The upshot of that last bit is that the likelihood of my kid coming home and spreading COVID-19 in the household is much less than the one-in-600 cited above.  One in several thousand, at a guess.

Even as vague as all that is, I find it helpful to ballpark the risk.  Best guess, there’s something like a one-in-several-hundred chance that your kid is going to come home with COVID-19, and be infectious, and not know it.  And the odds of that actually leading to an infection within your household are one in several thousand, best guess.

It’s not one-in-a-million, but it’s not one-in-a-hundred either.  Scale your response (if any) accordingly.  For our part — vaccinated and boostered — we’re just not even going to give it a thought.  YMMV.

Omicron?

Students return to campus on 1/26/2022, or seven weeks from now.  Based on the South African experience, and what is now predicted for Great Britain,  Omicron will be the dominant strain in the U.S. long before then.  It should take a month, at the outside, to go from first discovered cases to dominant strain.

My point is, this year, students are leaving the campus under Delta.  They’ll be returning to the campus under Omicron.

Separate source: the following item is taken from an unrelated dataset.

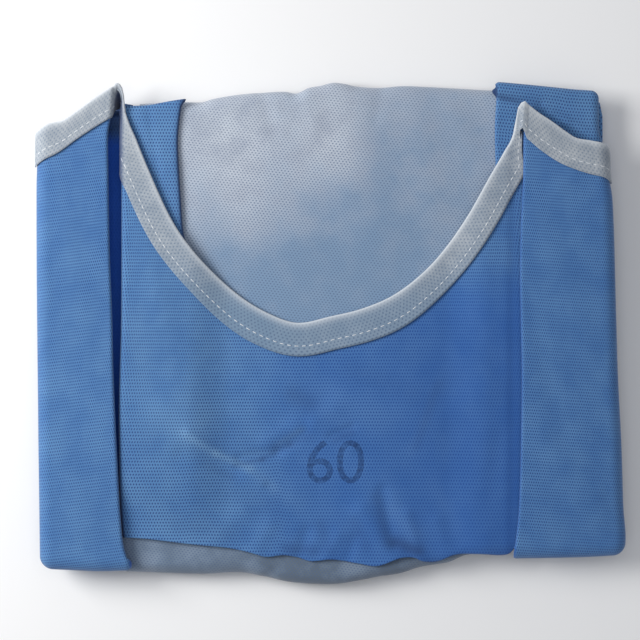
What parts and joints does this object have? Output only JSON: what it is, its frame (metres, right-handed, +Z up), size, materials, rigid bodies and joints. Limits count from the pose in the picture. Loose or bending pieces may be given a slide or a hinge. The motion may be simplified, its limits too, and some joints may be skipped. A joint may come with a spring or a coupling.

Oddly enough, for a guy who’s clearly been worrying about this a lot, I don’t think Omicron is going to be a problem.  I think it’s going to be an asset.  My prediction is that it’s going to spread like crazy, but very few individuals are going to get very sick from it.

(This, despite the fact that two vaccine doses alone does not protect you from an Omicron infection.  Two doses might give you some protection against a serious case (e.g., one requiring hospitalization).  But with two vaccine doses only, people seem to mount essentially no antibody response to Omicron.  You need three doses (two plus booster), or two doses plus prior infection, to generate significant antibody response to Omicron.)

In any case, my projection of widespread-but-mostly-harmless Omicron is based on my reading of the data out of South Africa, which you can see in my just-prior posts.  The widespread part is pretty much a given.  The “mostly harmless” is my reading of some tenuous data.  I should be on firmer ground there in a week, so when I update these numbers a week from now, I’ll provide my best guess on how Omicron is going to play out in the U.S.

However it plays out, that’s what we’ll be facing when students return to campus next year.